When the inflexible IOC, an expert in washing its hands of matters, was asked about this by a foreign reporter, it referred the media to CCTV. Chinese living in the US protested strongly against the 12-hour delay in broadcasting the ceremony by the US network NBC, which wanted, thanks to the time difference with China, to draw the maximum audience. But there was no fuss about the 30-second delay in broadcasting the Brazil-Belgium football match on 7 August. Chinese officials said that was a measure to combat hooliganism.

No image was spared, especially during celebration of the national spirit. The British paper the Daily Telegraph reported on Monday that the pictures of huge footsteps in the skies of Beijing, which amazed the world during the opening ceremony, were prepared in advance by computers and broadcast in the Bird’s Nest stadium and by the world’s TV stations as if they were live. The masters of illusion are very good at this kind of thing.

Other images were more modest and less global but still noteworthy.
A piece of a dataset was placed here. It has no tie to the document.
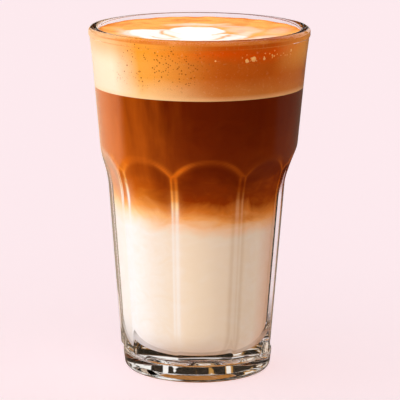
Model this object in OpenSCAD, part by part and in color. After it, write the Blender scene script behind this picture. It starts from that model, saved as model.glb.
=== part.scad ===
// Tall panelled glass filled with a layered latte: cream milk, dark coffee, crema foam.
// Millimetres, +Z up, origin at the centre of the base on the surface it stands on.

/* [Rim and band] */
// Height of the glass
glass_h = 134; // [120:1:160]
// Outside diameter of the rim
rim_d = 85; // [78:0.5:96]
// Height of the thickened bead at the rim
bead_h = 3; // [2:0.1:5]
// How far the bead stands out from the band
bead_proud = 0.35; // [0.1:0.05:0.8]
// Taper of the smooth band, measured from the vertical
band_taper = 5; // [3:0.1:7]
// Height from the rim down to where the band starts to flare
flare_drop = 12.5; // [8:0.5:20]
// How far the flare widens the band at the bead
flare_out = 0.3; // [0:0.05:0.8]
// Wall thickness of the band
band_wall = 3.1; // [2:0.1:4]

/* [Panels] */
// Number of flat panels
panels = 9; // [7:1:12]
// Turn of the first panel's centre from the front, towards the right
panel_turn = 5.9; // [0:0.1:40]
// Height of the tops of the arches
arch_z = 88; // [78:0.5:96]
// Height of the knee, where a panel's long flat starts to curve out to its arch
knee_z = 71; // [64:0.5:78]
// How far the ridges between the panels lie inside the band's own line at the height of the knee
knee_step = 1.5; // [0.8:0.1:2.5]
// Taper of the panelled body, measured from the vertical
body_taper = 4.5; // [3:0.1:6]
// Width of the rounded-off ridges at the height of the knee
ridge_land = 1.6; // [0.8:0.1:3]
// Wall thickness at the middle of a panel, at the knee
panel_wall = 6.3; // [3:0.1:9]

/* [Base] */
// Height of the round foot ring
foot_h = 7; // [5:0.5:10]
// How far the foot ring lies inside the ridges just above it
foot_step = 1; // [0.3:0.1:2]
// Taper of the foot ring, measured from the vertical
foot_taper = 7; // [3:0.5:12]
// Depth of the groove above the foot ring
groove = 0.35; // [0.2:0.05:0.8]
// Radius that rounds the heel
heel_round = 2.6; // [1.5:0.1:3.5]
// Width of the flat ring that touches the table
contact_w = 1.6; // [1:0.1:3]
// Height of the hollow under the base
dish_h = 1.2; // [0.5:0.1:3]
// Radius of the flat middle of the hollow
dish_r = 14; // [8:0.5:20]

/* [Inside] */
// Height of the inner floor above the table
floor_z = 9; // [6:0.5:16]
// Radius that rounds the inner floor into the wall
floor_round = 11; // [6:0.5:16]
// Taper of the cup below the knee, measured from the vertical
cup_taper = 3.8; // [2:0.1:7]
// Radius that rounds the bend of the cup at the knee
cup_bend = 60; // [20:5:100]

/* [Drink] */
// Gap from the foam's top up to the rim
head_room = 1.4; // [1:0.1:12]
// Thickness of the foam
foam_t = 21.6; // [10:0.5:40]
// Height of the middle of the blend between milk and coffee
milk_z = 67; // [40:1:90]

/* [Hidden] */

$fn = 96;
arc_steps = 6;
slack = 1;
ledge_rise = 0.3;
ridge_slope = 2;

rim_r = rim_d / 2;
half_panel = 180 / panels;

// Outside of the band
bead_z = glass_h - bead_h;
flare_z = glass_h - flare_drop;
band_top_r = rim_r - bead_proud;
flare_r = band_top_r - flare_out - (bead_z - flare_z) * tan(band_taper);
function band_r(z) = flare_r - (flare_z - z) * tan(band_taper);
knee_r = band_r(knee_z) - knee_step;

// Panels: distance of the flat from the axis, then the round scoop that starts at the knee
// along the flat and meets the band at the arch's top
flat_slope = tan(body_taper) * cos(half_panel);
function flat_d(z) = knee_r * cos(half_panel) - (knee_z - z) * flat_slope;
knee_point = [flat_d(knee_z), knee_z];
arch_point = [band_r(arch_z), arch_z];
flat_normal = unit([1, -flat_slope]);
arch_out = (arch_point - knee_point) * flat_normal;
scoop_r = pow(norm(arch_point - knee_point), 2) / 2 / arch_out;
scoop_centre = knee_point + scoop_r * flat_normal;
scoop_end_z = arch_z + 6;
function scoop_d(z) = scoop_centre.x - sqrt(pow(scoop_r, 2) - pow(z - scoop_centre.y, 2));
function panel_d(z) = z < knee_z ? flat_d(z) : scoop_d(z);

// Ridges: cut off round the axis a little inside the line where two panels would meet
ridge_share = 1 / cos(half_panel - ridge_land / 2 / knee_r * 180 / PI);

// Foot, and the slope on the lower end of each ridge above its groove
groove_z = foot_h + groove;
foot_r = knee_r - (knee_z - groove_z) * tan(body_taper) - foot_step;
foot_low_r = foot_r - foot_h * tan(foot_taper);
groove_r = foot_r - groove;
ledge_z = groove_z + ledge_rise;
contact_r = foot_low_r - heel_round - contact_w / 2;

// Inside of the cup
cup_knee_r = flat_d(knee_z) - panel_wall;
cup_floor_r = cup_knee_r - (knee_z - floor_z) * tan(cup_taper);
rim_in_r = band_top_r - flare_out - band_wall;

// Drink
foam_top = glass_h - head_room;
foam_z = foam_top - foam_t;

function unit(v) = v / norm(v);
function turned(v, a) = [v.x * cos(a) - v.y * sin(a), v.x * sin(a) + v.y * cos(a)];

// Points of the arc of radius r that rounds the corner p between its neighbours a and b
function corner(a, p, b, r) =
    let (
        u = unit(a - p),
        v = unit(b - p),
        half = acos(u * v) / 2,
        centre = p + unit(u + v) * r / sin(half),
        from = p + u * r / tan(half) - centre,
        side = cross(u, v) > 0 ? -1 : 1
    )
    [for (i = [0:arc_steps]) centre + turned(from, side * (180 - 2 * half) * i / arc_steps)];

function flat_point(c) = [c[0], c[1]];

// Outline through corners given as [radius from the axis, height, rounding]
function outline(c) =
    let (n = len(c))
    [for (i = [0:n - 1])
        each c[i][2] == 0
            ? [flat_point(c[i])]
            : corner(flat_point(c[(i + n - 1) % n]), flat_point(c[i]),
                     flat_point(c[(i + 1) % n]), c[i][2])];

// Outline of what lies outside the panels, or outside the ridges when widened by their share:
// straight from low_z to from_z, then points along the scoop
function outside(widen, low_z, from_z) = [
    [panel_d(low_z) * widen, low_z],
    for (i = [0:arc_steps])
        let (z = from_z + (scoop_end_z - from_z) * i / arc_steps)
        [panel_d(z) * widen, z],
    [2 * rim_r, scoop_end_z],
    [2 * rim_r, low_z]
];

// Half section of the solid glass before the ridges, the panels and the cup are cut
function body_section() = outline([
    [0, dish_h, 0],
    [dish_r, dish_h, 0],
    [contact_r - contact_w / 2, 0, 0],
    [foot_low_r, 0, heel_round],
    [foot_r, foot_h, 0.6],
    [groove_r, groove_z, 0],
    [groove_r + ridge_slope, groove_z + ridge_slope, 0],
    [band_r(knee_z), knee_z, 0],
    [flare_r, flare_z, 80],
    [band_top_r, bead_z - bead_proud, 0],
    [rim_r, bead_z, 0.5],
    [rim_r, glass_h, band_wall * 0.5],
    [0, glass_h, 0]
]);

// Half section of the inside, open past the rim
function cup_section() = outline([
    [0, floor_z, 0],
    [cup_floor_r, floor_z, floor_round],
    [cup_knee_r, knee_z, cup_bend],
    [rim_in_r, glass_h, 0],
    [rim_in_r, glass_h + slack, 0],
    [0, glass_h + slack, 0]
]);

// Rounding of the rim's inner edge: what lies between the cup and the arc
module rim_edge_cut() {
    r = band_wall * 0.45;
    rotate_extrude()
        difference() {
            translate([rim_in_r - slack, glass_h - r]) square([r + slack, r + slack]);
            translate([rim_in_r + r, glass_h - r]) circle(r);
        }
}

// What one panel takes off: all that lies outside its long flat and its scoop
module panel_cut() {
    rotate([90, 0, 90])
        linear_extrude(height = 2 * rim_r, center = true)
            polygon(outside(1, ledge_z, knee_z));
}

module glass() {
    color([0.82, 0.88, 0.87, 0.4])
        difference() {
            rotate_extrude()
                difference() {
                    polygon(body_section());
                    polygon(outside(ridge_share, foot_h, knee_z + slack));
                }
            for (i = [0:panels - 1])
                rotate(180 + panel_turn + i * 2 * half_panel) panel_cut();
            rotate_extrude() polygon(cup_section());
            rim_edge_cut();
        }
}

// Drink that fills the cup from one height to another
module layer(low, high) {
    rotate_extrude()
        intersection() {
            polygon(cup_section());
            translate([0, low]) square([rim_r, high - low]);
        }
}

module milk() {
    color([0.93, 0.88, 0.8]) layer(floor_z, milk_z);
}

module coffee() {
    color([0.3, 0.11, 0.03]) layer(milk_z, foam_z);
}

module foam() {
    color([0.8, 0.47, 0.2]) layer(foam_z, foam_top);
}

glass();
milk();
coffee();
foam();
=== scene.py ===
"""Layered latte in a tall panelled glass: the clear glass, the drink in it and the stage."""

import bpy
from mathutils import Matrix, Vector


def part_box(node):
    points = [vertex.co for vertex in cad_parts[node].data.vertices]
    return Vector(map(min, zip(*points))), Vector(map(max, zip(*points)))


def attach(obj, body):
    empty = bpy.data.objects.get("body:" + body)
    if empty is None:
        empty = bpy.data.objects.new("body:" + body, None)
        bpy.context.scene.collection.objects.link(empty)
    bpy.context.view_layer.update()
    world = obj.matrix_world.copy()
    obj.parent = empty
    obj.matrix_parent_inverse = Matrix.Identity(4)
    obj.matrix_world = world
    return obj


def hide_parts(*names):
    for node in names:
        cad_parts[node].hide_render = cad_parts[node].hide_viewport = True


bl_info = {
    "name": "Latte in a Panelled Glass",
    "version": (1, 0, 0),
    "blender": (4, 5, 0),
    "location": "3D View > Sidebar > Latte",
    "description": "Builds a panelled glass, its layered latte and a plain stage",
    "category": "Add Mesh",
}

import math
from functools import partialmethod

import bpy
import numpy as np

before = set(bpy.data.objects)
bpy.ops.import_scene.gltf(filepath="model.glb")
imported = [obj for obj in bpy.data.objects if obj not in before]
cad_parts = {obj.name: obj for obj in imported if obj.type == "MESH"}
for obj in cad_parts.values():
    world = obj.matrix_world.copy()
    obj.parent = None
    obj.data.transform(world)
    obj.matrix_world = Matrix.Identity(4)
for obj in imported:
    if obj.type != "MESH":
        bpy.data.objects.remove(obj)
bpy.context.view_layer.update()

MM = 0.001
GLASS_IOR = 1.5
DRINK_IOR = 1.34
FOAM_IOR = 1.36
FLOOR_REACH = 4.0

GLASS_LOW, GLASS_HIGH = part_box("glass")
MILK_LOW, MILK_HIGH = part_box("milk")
FOAM_LOW, FOAM_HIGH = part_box("foam")


# ---- sizes and colours

def length(name, description, millimetres):
    """A property that holds a length, given in millimetres and kept in metres."""
    return bpy.props.FloatProperty(
        name=name, description=description, default=millimetres * MM, min=0.0,
        unit="LENGTH", subtype="DISTANCE", precision=5)


def angle(name, description, degrees):
    """A property that holds an angle."""
    return bpy.props.FloatProperty(
        name=name, description=description, default=math.radians(degrees),
        unit="ROTATION", subtype="ANGLE")


def colour(name, description, default):
    """A property that holds a colour."""
    return bpy.props.FloatVectorProperty(
        name=name, description=description, default=default, size=3,
        min=0.0, max=1.0, subtype="COLOR")


def strength(name, description, default):
    """A property that holds the strength of a light."""
    return bpy.props.FloatProperty(name=name, description=description, default=default, min=0.0)


class GlassSizes(bpy.types.PropertyGroup):
    """Sizes of the glass."""

    rim_width: length("Rim width", "Outside diameter of the rim",
                      min(GLASS_HIGH.x - GLASS_LOW.x, GLASS_HIGH.y - GLASS_LOW.y) / MM)
    bead_height: length("Bead height", "Height of the bead at the rim", 3)
    bead_proud: length("Bead stand-out", "How far the bead stands out", 0.35)
    band_taper: angle("Band taper", "Taper of the smooth band", 5)
    flare_drop: length("Flare drop", "From the rim down to where the band flares", 12.5)
    flare_out: length("Flare", "How far the flare widens the band", 0.3)
    band_wall: length("Band wall", "Wall thickness of the band", 3.1)
    panels: bpy.props.IntProperty(name="Panels", description="Number of flat panels", default=9)
    panel_turn: angle("Panel turn", "Turn of the first panel from the front", 5.9)
    arch_height: length("Arch height", "Height of the tops of the arches", 88)
    knee_height: length("Knee height", "Where the flats start to curve out", 71)
    knee_step: length("Knee step", "From the band's line in to the ridges at the knee", 1.5)
    body_taper: angle("Body taper", "Taper of the panelled body", 4.5)
    ridge_round: length("Ridge rounding", "Radius that rounds ridges and arches", 2.4)
    panel_wall: length("Panel wall", "Wall at a panel's middle, at the knee", 6.3)
    foot_height: length("Foot height", "Height of the round foot ring", 7)
    cup_bend: length("Cup bend", "Radius of the cup's bend at the knee", 60)
    foot_step: length("Foot step", "From the ridges in to the foot ring", 1)
    foot_taper: angle("Foot taper", "Taper of the foot ring", 7)
    groove: length("Groove", "Depth of the groove above the foot ring", 0.35)
    heel_round: length("Heel rounding", "Radius that rounds the heel", 2.6)
    contact_width: length("Contact ring", "Width of the ring that touches the table", 1.6)
    dish_height: length("Hollow height", "Height of the hollow under the base", 1.2)
    dish_radius: length("Hollow middle", "Radius of the hollow's flat middle", 14)
    floor_round: length("Floor rounding", "Radius that rounds the inner floor", 11)
    cup_taper: angle("Cup taper", "Taper of the inside below the knee", 3.8)
    wave_height: length("Surface waves", "Depth of the waves that pressing leaves", 0.02)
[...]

The pictures of 300 immigrant workers who worked on the Olympic site (and who were then asked to return at once to their homes in the countryside so as not to pollute the heady Games atmosphere with their presence) were printed on clay bricks by young photographer Wen Fang and exhibited at Beijing’s Paris-Beijing art gallery, recalling Emperor Qin Shi Huang’s anonymous terracotta army.

More violent – and less tolerated by the authorities who don’t want to see even a glimpse of a Tibetan flag – is the film Leaving Fear Behind, made by Tibetans and showing the isolation and distress in their country.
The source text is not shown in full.